»»

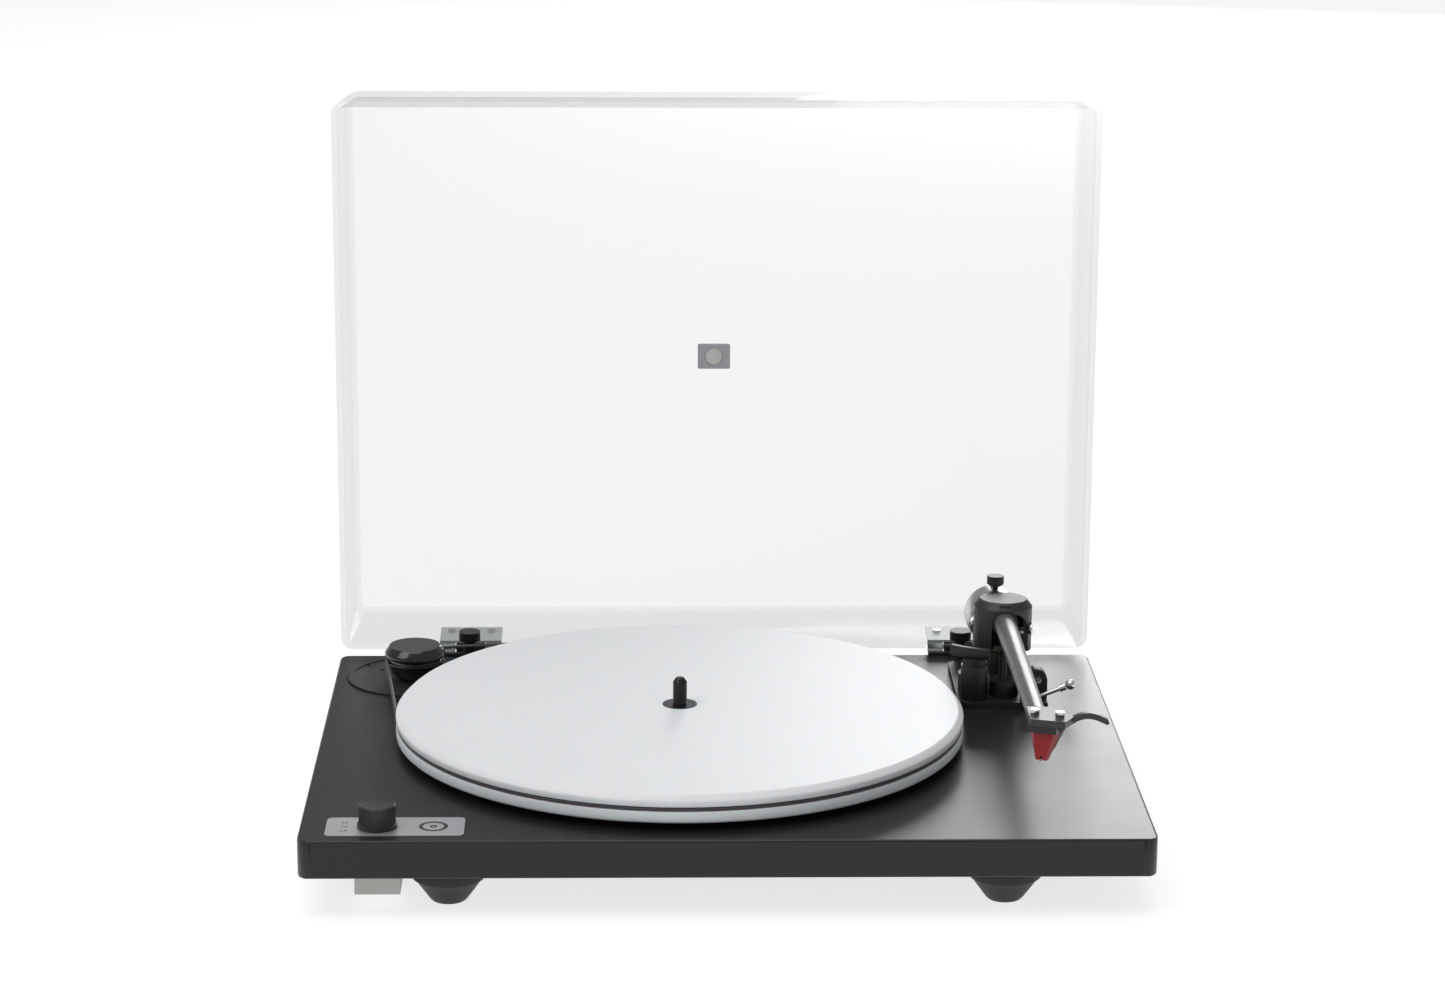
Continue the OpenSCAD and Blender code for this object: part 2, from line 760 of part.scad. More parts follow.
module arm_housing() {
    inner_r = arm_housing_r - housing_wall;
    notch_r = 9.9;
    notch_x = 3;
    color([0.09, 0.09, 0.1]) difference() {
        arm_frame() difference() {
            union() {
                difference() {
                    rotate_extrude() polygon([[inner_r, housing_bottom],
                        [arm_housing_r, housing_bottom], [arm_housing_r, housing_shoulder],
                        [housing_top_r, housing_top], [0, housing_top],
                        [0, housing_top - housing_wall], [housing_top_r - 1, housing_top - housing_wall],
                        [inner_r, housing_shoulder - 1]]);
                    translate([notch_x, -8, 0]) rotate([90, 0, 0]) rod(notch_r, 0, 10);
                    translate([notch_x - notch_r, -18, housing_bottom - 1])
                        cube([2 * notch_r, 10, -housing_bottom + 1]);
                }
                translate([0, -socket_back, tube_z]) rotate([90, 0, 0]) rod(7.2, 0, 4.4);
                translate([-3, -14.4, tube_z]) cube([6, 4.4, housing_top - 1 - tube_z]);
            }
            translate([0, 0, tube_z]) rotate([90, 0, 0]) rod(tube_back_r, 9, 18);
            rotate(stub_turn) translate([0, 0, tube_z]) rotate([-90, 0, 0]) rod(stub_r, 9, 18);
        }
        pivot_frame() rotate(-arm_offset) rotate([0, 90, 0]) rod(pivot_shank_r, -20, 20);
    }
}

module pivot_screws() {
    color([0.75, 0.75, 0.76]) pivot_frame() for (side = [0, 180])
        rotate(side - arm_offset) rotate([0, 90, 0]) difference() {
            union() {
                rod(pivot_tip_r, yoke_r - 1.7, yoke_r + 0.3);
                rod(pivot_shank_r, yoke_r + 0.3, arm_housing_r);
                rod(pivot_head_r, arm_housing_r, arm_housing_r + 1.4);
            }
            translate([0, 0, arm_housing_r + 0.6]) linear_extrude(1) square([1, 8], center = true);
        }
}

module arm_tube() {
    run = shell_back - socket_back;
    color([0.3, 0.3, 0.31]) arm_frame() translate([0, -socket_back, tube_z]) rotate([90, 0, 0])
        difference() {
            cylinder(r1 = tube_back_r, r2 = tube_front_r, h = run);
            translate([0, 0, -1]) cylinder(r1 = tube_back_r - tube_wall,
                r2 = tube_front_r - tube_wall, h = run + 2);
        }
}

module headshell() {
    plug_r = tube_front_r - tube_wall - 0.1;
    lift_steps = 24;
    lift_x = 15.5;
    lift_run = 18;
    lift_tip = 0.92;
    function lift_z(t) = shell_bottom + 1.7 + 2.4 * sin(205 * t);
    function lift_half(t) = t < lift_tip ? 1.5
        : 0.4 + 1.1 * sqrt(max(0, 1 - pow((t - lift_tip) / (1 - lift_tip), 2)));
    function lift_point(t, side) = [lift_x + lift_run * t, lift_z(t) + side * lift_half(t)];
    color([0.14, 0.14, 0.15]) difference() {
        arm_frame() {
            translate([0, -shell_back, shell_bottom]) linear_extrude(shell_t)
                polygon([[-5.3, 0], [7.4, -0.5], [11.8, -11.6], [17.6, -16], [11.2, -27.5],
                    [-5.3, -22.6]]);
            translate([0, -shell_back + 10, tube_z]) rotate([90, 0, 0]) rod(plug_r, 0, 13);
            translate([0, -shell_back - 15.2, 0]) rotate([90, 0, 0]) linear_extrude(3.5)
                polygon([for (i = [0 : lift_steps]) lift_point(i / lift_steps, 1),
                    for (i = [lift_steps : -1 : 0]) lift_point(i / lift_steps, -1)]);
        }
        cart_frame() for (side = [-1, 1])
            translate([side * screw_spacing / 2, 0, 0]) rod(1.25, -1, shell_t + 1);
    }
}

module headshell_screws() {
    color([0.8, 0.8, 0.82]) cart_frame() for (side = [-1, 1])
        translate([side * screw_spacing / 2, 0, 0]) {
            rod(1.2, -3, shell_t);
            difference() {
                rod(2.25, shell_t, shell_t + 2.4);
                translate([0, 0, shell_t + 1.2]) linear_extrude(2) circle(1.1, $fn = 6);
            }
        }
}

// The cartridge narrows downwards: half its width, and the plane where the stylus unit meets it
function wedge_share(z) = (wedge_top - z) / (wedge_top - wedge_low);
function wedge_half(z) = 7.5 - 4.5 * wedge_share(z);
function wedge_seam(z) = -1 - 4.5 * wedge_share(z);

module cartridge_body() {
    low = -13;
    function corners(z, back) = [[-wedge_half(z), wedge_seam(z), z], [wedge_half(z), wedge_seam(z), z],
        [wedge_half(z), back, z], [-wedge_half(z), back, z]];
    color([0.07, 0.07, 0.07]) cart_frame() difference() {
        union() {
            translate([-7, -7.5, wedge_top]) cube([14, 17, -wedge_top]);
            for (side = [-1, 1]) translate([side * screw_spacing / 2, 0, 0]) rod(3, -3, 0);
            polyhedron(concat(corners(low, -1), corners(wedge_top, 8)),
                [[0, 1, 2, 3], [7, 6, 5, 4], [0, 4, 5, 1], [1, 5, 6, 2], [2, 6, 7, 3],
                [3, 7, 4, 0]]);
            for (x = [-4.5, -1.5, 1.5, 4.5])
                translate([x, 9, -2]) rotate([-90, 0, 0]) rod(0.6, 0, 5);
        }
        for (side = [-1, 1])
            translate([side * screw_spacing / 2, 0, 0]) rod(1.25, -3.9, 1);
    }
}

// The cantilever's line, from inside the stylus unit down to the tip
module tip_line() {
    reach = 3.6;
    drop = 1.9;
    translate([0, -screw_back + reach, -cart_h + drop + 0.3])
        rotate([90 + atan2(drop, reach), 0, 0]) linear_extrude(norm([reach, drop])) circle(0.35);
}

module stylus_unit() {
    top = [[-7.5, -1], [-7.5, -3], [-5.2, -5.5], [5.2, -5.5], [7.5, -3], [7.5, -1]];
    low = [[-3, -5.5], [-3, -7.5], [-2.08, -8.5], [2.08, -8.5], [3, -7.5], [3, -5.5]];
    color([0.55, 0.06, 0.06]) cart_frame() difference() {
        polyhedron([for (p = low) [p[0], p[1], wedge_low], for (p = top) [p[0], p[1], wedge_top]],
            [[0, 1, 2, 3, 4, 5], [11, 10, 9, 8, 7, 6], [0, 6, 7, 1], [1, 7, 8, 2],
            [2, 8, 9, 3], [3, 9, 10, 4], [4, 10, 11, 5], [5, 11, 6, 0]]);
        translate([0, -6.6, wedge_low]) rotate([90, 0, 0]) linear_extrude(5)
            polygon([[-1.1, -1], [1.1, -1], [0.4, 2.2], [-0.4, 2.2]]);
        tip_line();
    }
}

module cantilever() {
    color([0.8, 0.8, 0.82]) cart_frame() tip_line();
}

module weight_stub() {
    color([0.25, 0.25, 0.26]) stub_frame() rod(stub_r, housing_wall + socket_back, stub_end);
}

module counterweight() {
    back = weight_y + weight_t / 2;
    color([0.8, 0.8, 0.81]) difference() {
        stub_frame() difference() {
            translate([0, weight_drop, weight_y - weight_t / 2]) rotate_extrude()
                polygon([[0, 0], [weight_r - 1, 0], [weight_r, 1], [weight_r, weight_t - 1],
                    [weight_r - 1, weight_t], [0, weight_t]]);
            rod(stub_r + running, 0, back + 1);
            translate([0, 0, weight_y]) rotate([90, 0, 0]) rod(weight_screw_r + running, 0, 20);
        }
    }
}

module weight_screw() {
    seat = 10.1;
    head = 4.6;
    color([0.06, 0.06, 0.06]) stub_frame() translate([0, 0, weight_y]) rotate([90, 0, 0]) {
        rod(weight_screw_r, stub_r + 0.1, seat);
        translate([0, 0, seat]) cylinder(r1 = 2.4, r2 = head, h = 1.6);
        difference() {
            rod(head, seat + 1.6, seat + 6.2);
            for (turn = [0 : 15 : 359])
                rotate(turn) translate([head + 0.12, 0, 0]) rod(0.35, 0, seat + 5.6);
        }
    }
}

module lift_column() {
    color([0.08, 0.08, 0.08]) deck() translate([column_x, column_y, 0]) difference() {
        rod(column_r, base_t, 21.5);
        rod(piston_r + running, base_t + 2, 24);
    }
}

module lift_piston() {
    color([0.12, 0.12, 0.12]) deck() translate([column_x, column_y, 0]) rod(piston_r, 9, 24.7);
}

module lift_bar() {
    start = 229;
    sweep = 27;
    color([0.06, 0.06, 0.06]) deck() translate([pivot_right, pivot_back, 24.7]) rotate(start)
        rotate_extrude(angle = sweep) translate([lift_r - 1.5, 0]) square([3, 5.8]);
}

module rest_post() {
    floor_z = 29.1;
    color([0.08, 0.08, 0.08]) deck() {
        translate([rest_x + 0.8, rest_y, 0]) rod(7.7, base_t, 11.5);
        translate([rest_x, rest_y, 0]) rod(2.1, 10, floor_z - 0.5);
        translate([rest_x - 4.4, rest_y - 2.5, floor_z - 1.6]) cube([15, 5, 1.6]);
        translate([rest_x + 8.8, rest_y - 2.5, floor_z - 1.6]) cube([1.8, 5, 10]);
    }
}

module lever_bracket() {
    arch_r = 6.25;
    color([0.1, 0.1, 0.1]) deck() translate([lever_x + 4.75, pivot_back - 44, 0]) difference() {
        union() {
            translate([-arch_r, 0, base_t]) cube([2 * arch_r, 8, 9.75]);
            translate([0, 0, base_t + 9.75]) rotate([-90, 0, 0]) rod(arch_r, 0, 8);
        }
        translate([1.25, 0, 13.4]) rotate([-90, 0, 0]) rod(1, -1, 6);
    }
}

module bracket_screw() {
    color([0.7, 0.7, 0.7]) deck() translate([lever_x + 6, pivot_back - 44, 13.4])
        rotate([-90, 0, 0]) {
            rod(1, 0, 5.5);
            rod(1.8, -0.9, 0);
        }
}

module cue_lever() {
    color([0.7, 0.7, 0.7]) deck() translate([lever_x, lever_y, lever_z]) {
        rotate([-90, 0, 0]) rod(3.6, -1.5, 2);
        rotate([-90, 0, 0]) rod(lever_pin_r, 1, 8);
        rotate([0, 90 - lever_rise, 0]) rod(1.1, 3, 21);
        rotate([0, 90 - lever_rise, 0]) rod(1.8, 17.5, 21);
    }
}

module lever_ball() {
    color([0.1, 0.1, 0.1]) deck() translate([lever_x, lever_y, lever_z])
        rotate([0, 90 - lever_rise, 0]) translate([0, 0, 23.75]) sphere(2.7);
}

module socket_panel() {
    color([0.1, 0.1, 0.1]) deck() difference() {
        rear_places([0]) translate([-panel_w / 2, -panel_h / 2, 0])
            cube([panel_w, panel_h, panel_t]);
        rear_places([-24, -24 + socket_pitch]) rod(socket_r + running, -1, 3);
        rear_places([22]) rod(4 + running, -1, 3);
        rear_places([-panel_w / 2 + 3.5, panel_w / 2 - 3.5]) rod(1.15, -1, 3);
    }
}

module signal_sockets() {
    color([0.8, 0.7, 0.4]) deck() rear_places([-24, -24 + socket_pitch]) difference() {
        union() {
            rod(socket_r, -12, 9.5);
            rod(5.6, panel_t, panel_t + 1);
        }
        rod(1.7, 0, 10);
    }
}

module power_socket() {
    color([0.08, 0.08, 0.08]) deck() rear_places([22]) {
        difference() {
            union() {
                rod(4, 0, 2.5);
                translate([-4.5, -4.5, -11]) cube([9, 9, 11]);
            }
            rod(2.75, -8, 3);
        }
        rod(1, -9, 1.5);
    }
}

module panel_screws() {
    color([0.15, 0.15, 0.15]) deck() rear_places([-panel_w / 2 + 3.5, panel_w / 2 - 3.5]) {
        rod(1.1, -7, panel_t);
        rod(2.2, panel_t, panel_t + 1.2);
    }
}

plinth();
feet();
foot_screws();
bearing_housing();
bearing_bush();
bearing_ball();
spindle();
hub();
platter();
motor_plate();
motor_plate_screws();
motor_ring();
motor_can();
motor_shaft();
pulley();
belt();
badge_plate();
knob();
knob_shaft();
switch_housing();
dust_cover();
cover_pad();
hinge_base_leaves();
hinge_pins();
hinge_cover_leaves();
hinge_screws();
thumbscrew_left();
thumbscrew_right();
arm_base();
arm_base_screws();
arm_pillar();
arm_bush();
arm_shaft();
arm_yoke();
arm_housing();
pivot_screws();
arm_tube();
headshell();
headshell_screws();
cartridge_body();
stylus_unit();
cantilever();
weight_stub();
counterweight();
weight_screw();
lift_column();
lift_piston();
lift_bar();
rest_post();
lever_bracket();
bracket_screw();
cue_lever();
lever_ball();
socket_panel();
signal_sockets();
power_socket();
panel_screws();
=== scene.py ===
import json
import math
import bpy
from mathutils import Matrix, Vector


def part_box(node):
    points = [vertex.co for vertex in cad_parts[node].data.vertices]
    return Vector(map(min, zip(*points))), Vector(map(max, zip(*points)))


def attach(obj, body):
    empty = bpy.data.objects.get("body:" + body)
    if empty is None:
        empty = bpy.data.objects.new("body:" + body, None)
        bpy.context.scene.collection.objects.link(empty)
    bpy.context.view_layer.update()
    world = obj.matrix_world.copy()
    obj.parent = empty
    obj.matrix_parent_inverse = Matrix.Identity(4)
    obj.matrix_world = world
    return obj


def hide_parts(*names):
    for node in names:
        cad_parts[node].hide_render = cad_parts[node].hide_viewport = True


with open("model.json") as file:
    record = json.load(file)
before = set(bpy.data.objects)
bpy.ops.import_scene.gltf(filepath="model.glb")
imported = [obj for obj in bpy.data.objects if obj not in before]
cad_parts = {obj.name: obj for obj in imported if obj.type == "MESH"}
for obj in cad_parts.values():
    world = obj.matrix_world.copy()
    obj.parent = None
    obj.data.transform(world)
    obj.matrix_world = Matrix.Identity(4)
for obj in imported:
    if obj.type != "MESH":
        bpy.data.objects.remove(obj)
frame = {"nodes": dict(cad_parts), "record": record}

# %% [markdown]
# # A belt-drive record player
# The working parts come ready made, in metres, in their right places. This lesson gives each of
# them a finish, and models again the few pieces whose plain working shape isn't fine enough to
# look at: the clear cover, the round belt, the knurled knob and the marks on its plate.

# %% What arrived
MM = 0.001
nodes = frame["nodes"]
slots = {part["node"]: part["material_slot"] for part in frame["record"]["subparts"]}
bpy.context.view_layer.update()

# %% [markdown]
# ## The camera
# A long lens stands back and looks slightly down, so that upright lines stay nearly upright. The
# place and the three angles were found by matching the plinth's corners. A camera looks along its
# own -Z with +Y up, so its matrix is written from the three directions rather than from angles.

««

Begin at the line that has "arm_yoke();", stop after the line that has "obj.data.transform(world)", and repeat exactly those lines, nothing more.

- **SOLUTION TO THIS TASK**:
arm_yoke();
arm_housing();
pivot_screws();
arm_tube();
headshell();
headshell_screws();
cartridge_body();
stylus_unit();
cantilever();
weight_stub();
counterweight();
weight_screw();
lift_column();
lift_piston();
lift_bar();
rest_post();
lever_bracket();
bracket_screw();
cue_lever();
lever_ball();
socket_panel();
signal_sockets();
power_socket();
panel_screws();
=== scene.py ===
import json
import math
import bpy
from mathutils import Matrix, Vector


def part_box(node):
    points = [vertex.co for vertex in cad_parts[node].data.vertices]
    return Vector(map(min, zip(*points))), Vector(map(max, zip(*points)))


def attach(obj, body):
    empty = bpy.data.objects.get("body:" + body)
    if empty is None:
        empty = bpy.data.objects.new("body:" + body, None)
        bpy.context.scene.collection.objects.link(empty)
    bpy.context.view_layer.update()
    world = obj.matrix_world.copy()
    obj.parent = empty
    obj.matrix_parent_inverse = Matrix.Identity(4)
    obj.matrix_world = world
    return obj


def hide_parts(*names):
    for node in names:
        cad_parts[node].hide_render = cad_parts[node].hide_viewport = True


with open("model.json") as file:
    record = json.load(file)
before = set(bpy.data.objects)
bpy.ops.import_scene.gltf(filepath="model.glb")
imported = [obj for obj in bpy.data.objects if obj not in before]
cad_parts = {obj.name: obj for obj in imported if obj.type == "MESH"}
for obj in cad_parts.values():
    world = obj.matrix_world.copy()
    obj.parent = None
    obj.data.transform(world)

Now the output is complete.